# Started Another Round Last Night!!



## WaterinHoleBrew (Mar 13, 2021)

Hey all, it was time to get another batch of Biltong and Chilli Bites hung.  Was able to get them hung last night after work.  This batch is elk!


----------



## tropics (Mar 13, 2021)

Justin looks good nice job
Richie


----------



## TNJAKE (Mar 13, 2021)

Heck yeah Justin. I can vouch that's gonna be delicious!


----------



## Wurstmeister (Mar 13, 2021)

Where is smell-a-vision when you need it????  If you need any help with the extras, I'll send you my address and pay the shipping.


----------



## Brokenhandle (Mar 13, 2021)

Looks like another good batch!

Ryan


----------



## BGKYSmoker (Mar 14, 2021)

Looks good Justin.

I think im going to buy a biltong box. My drum is such a large footprint.


----------



## gmc2003 (Mar 14, 2021)

Looks great Justin. I bet it's gonna taste even better

Point for sure
Chris


----------



## DRKsmoking (Mar 14, 2021)

Looks good , Elk sounds good to me
David


----------



## Bearcarver (Mar 14, 2021)

Looks Mighty Tasty, Justin!!
Nice Job!!
Like.

Bear


----------



## Winterrider (Mar 14, 2021)

Oh yum!


----------



## WaterinHoleBrew (Mar 14, 2021)

tropics said:


> Justin looks good nice job
> Richie



Thanks bud, appreciate it and the like!


----------



## WaterinHoleBrew (Mar 15, 2021)

TNJAKE said:


> Heck yeah Justin.
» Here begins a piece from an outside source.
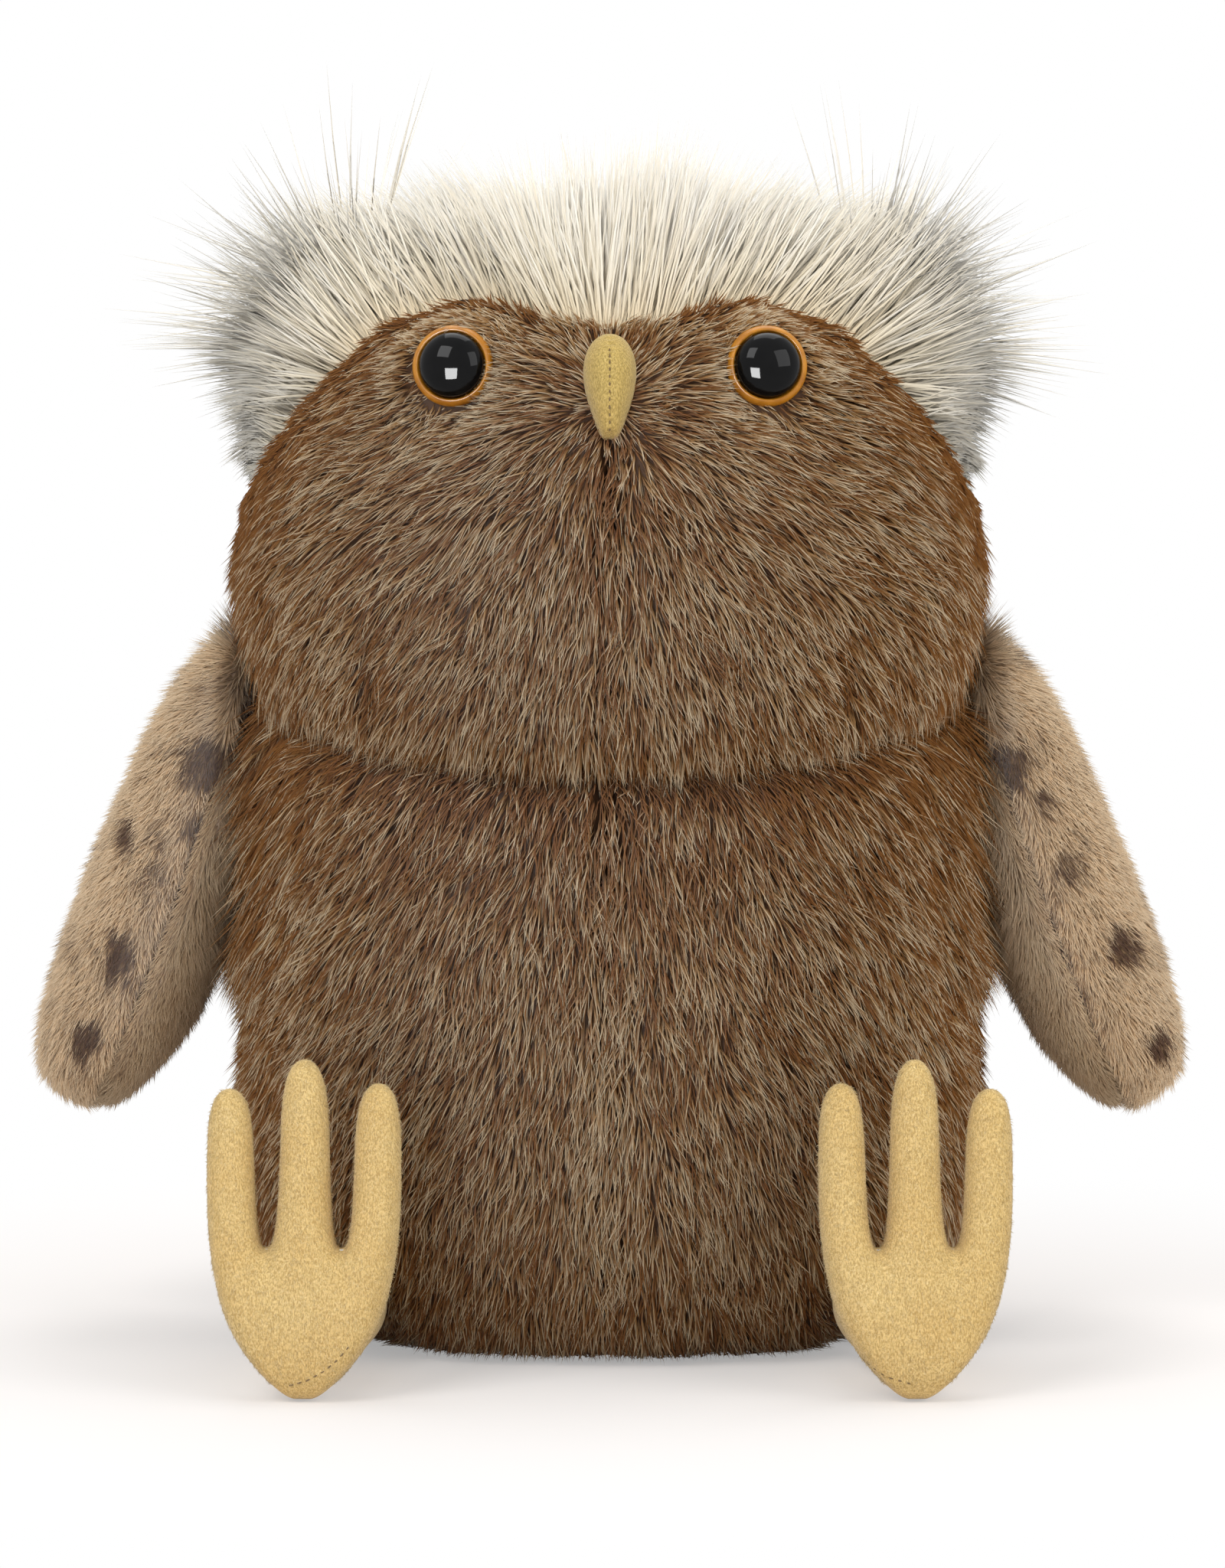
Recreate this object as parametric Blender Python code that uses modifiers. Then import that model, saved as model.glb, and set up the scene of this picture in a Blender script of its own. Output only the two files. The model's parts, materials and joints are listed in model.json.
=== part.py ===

I can vouch that's gonna be delicious!



Thanks Jake, we do enjoy this stuff!


----------



## WaterinHoleBrew (Mar 15, 2021)

Wurstmeister said:


> Where is smell-a-vision when you need it????  If you need any help with the extras, I'll send you my address and pay the shipping.



Ha, thanks!  I don’t mind sharing, pm me your address.


----------



## WaterinHoleBrew (Mar 15, 2021)

Brokenhandle said:


> Looks like another good batch!
> 
> Ryan



Thanks Ryan, appreciate ya dropping a line and the like!


----------



## WaterinHoleBrew (Mar 15, 2021)

SWFLsmkr1 said:


> Looks good Justin.
> 
> I think im going to buy a biltong box. My drum is such a large footprint.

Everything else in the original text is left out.